— Exercise prompt —
Only the lines from the line that has "before = set(bpy.data.objects)" through the line that has "SKIN_THICKNESS = 1.2 * MM" should be reproduced, exactly and with both ends kept.

╭─ Provided material

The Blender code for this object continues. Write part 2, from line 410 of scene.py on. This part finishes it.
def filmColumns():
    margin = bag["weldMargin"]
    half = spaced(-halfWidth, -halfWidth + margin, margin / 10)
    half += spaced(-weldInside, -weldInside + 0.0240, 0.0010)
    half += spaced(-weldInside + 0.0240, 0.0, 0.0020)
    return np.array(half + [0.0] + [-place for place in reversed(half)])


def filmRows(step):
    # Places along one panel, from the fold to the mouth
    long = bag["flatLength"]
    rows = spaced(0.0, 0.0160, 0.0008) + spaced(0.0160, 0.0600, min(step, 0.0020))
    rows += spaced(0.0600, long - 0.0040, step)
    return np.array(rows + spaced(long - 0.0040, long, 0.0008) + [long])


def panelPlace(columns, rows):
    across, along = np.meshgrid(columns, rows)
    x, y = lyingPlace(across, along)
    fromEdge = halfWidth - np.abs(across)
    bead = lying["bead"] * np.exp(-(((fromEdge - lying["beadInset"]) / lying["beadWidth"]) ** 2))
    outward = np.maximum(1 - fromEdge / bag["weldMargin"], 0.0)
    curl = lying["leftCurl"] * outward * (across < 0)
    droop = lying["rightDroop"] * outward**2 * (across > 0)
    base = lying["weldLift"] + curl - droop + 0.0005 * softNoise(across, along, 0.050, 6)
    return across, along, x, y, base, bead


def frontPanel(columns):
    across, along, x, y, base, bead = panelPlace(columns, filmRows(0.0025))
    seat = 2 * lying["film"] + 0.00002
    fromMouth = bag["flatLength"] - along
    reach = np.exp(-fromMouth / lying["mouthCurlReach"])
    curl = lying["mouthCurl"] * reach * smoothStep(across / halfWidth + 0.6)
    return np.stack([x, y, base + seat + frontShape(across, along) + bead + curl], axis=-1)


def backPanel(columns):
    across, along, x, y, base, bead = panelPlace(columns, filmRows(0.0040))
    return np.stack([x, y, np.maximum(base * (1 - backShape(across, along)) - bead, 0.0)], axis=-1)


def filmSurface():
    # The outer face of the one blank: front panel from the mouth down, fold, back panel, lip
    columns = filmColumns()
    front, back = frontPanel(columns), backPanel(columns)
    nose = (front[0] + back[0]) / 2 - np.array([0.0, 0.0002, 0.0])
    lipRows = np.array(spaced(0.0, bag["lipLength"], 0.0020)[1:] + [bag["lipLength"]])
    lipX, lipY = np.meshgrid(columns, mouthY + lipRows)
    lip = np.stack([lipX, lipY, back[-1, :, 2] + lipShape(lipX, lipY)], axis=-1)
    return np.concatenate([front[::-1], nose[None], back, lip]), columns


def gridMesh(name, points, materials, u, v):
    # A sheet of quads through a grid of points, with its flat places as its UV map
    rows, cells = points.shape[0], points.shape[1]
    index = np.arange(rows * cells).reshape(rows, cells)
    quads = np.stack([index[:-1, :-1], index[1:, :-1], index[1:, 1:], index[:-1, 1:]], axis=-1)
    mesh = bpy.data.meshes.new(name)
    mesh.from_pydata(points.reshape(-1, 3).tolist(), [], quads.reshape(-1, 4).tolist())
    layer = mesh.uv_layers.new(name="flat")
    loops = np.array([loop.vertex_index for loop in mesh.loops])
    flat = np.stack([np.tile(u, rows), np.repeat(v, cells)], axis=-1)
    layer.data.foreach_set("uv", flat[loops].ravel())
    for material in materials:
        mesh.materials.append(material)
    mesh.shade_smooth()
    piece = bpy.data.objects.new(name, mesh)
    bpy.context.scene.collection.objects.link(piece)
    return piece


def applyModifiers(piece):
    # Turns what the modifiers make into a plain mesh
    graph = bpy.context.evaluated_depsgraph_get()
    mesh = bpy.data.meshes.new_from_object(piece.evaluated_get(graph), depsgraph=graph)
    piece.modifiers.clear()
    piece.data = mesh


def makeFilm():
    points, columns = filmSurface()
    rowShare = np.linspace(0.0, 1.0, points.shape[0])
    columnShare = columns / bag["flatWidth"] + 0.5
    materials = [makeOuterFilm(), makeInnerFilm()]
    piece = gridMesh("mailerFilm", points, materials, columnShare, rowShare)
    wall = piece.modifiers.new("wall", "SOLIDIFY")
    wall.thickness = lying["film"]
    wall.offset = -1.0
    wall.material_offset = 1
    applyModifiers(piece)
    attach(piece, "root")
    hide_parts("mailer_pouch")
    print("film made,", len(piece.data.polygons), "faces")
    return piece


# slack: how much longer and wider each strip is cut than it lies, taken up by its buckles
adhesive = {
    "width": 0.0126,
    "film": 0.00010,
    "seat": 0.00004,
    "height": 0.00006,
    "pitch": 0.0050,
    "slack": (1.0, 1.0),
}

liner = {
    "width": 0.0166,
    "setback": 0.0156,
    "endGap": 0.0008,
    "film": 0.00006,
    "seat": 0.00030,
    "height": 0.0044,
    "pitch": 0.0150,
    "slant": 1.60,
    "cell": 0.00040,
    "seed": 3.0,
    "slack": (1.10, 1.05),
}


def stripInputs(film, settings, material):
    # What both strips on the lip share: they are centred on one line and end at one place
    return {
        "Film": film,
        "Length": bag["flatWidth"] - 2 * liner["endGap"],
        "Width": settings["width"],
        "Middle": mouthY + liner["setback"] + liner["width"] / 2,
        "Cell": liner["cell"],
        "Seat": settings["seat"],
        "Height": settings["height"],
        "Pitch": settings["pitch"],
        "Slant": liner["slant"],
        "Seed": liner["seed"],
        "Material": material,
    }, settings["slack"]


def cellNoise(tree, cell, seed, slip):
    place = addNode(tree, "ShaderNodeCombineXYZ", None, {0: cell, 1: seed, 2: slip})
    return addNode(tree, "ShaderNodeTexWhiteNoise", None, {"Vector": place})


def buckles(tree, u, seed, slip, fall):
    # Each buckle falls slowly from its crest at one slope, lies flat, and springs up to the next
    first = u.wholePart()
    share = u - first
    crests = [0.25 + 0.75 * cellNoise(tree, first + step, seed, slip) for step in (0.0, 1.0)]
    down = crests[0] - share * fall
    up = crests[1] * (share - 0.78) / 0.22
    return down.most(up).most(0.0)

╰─
╭─ Provided material

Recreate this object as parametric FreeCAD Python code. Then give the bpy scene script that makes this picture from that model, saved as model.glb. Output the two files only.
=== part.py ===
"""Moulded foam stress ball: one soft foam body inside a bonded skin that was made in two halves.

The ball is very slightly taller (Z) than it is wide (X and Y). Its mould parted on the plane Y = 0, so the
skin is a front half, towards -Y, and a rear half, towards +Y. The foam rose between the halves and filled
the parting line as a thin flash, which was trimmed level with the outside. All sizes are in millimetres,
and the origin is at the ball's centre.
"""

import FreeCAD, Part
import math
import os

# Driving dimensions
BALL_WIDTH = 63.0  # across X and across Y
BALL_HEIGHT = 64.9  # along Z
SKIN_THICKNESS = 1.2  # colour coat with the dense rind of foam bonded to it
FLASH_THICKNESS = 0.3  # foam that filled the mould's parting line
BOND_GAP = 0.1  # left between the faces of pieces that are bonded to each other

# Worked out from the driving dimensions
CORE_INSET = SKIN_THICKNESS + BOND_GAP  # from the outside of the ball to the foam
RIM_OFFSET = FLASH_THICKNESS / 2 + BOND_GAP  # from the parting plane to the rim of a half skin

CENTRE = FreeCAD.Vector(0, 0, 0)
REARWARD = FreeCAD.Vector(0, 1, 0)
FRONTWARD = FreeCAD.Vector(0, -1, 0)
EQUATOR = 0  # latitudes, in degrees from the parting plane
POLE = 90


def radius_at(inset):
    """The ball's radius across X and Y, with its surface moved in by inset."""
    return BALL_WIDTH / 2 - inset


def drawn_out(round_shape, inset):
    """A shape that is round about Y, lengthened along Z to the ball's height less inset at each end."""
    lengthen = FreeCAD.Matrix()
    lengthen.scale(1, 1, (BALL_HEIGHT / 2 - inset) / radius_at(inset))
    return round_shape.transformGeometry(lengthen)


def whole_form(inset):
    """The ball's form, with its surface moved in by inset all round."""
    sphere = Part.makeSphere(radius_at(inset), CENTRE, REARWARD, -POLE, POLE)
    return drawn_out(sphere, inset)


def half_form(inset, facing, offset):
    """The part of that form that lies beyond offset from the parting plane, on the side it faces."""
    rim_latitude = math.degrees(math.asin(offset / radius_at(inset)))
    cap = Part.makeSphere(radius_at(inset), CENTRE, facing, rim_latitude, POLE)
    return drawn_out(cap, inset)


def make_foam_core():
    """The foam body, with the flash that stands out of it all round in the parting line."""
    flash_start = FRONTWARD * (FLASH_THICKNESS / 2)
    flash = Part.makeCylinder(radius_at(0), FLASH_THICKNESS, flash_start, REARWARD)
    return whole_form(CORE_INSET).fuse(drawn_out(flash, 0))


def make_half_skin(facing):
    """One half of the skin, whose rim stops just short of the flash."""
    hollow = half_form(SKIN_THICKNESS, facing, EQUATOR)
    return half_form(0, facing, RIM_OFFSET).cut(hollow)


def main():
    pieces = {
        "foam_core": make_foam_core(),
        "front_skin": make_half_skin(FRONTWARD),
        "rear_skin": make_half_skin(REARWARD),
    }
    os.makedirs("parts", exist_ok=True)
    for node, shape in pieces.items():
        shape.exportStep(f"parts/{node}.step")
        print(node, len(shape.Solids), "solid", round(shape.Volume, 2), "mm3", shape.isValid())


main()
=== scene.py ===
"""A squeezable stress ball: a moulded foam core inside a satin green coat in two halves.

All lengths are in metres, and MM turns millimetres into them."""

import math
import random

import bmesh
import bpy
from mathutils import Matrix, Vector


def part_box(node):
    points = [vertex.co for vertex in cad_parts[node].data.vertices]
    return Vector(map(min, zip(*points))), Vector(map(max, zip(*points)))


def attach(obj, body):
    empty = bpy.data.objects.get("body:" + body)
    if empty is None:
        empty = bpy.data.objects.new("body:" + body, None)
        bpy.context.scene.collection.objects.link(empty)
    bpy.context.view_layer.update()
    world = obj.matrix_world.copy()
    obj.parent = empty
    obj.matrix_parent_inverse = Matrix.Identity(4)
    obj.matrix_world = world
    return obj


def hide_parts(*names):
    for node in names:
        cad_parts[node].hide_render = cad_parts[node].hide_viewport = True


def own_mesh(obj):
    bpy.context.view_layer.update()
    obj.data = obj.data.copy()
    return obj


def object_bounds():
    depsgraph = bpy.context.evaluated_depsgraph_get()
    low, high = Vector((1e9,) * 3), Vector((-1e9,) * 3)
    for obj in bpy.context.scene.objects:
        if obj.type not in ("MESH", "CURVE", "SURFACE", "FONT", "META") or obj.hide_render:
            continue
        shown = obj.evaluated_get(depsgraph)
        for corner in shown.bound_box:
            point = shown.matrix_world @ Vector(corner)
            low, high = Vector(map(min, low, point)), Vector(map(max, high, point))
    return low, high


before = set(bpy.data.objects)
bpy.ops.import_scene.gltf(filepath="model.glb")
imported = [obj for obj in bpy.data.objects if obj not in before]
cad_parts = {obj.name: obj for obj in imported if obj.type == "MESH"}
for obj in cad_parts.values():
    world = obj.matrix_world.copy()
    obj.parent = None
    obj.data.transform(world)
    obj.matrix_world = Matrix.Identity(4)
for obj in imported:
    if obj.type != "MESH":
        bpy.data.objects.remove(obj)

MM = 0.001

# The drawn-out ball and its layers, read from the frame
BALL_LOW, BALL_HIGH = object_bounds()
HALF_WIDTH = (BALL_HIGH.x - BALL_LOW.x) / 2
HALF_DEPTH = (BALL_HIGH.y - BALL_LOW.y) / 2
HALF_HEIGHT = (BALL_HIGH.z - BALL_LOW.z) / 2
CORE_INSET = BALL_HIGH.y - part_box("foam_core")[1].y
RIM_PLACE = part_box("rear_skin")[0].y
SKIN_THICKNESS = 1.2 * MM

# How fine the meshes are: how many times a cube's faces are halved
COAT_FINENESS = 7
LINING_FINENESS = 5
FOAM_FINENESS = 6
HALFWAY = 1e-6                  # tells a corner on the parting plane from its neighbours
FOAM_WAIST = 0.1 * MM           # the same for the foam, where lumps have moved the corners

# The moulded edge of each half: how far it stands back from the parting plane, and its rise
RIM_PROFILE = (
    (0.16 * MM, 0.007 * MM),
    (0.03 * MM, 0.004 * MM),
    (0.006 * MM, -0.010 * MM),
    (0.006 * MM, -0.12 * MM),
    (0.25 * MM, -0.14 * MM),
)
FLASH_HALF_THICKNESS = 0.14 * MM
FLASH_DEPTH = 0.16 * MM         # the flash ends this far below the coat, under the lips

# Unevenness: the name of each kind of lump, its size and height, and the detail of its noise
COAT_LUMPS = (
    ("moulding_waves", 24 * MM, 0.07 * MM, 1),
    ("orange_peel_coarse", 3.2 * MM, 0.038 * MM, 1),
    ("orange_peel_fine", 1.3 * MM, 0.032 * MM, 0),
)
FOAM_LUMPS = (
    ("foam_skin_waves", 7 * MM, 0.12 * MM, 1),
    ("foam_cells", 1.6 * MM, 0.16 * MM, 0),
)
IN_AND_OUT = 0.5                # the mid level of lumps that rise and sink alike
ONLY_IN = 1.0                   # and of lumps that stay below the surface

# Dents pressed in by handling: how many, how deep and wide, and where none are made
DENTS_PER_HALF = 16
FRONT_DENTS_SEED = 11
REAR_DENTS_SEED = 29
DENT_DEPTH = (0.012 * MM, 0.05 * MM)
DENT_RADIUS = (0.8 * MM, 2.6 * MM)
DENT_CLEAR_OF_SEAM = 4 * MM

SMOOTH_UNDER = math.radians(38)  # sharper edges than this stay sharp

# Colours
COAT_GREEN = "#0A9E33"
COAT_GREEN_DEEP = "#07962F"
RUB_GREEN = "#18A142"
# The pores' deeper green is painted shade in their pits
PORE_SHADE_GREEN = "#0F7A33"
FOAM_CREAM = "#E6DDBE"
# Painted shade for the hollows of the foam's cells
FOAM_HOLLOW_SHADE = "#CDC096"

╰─

— Exercise solution —
before = set(bpy.data.objects)
bpy.ops.import_scene.gltf(filepath="model.glb")
imported = [obj for obj in bpy.data.objects if obj not in before]
cad_parts = {obj.name: obj for obj in imported if obj.type == "MESH"}
for obj in cad_parts.values():
    world = obj.matrix_world.copy()
    obj.parent = None
    obj.data.transform(world)
    obj.matrix_world = Matrix.Identity(4)
for obj in imported:
    if obj.type != "MESH":
        bpy.data.objects.remove(obj)

MM = 0.001

# The drawn-out ball and its layers, read from the frame
BALL_LOW, BALL_HIGH = object_bounds()
HALF_WIDTH = (BALL_HIGH.x - BALL_LOW.x) / 2
HALF_DEPTH = (BALL_HIGH.y - BALL_LOW.y) / 2
HALF_HEIGHT = (BALL_HIGH.z - BALL_LOW.z) / 2
CORE_INSET = BALL_HIGH.y - part_box("foam_core")[1].y
RIM_PLACE = part_box("rear_skin")[0].y
SKIN_THICKNESS = 1.2 * MM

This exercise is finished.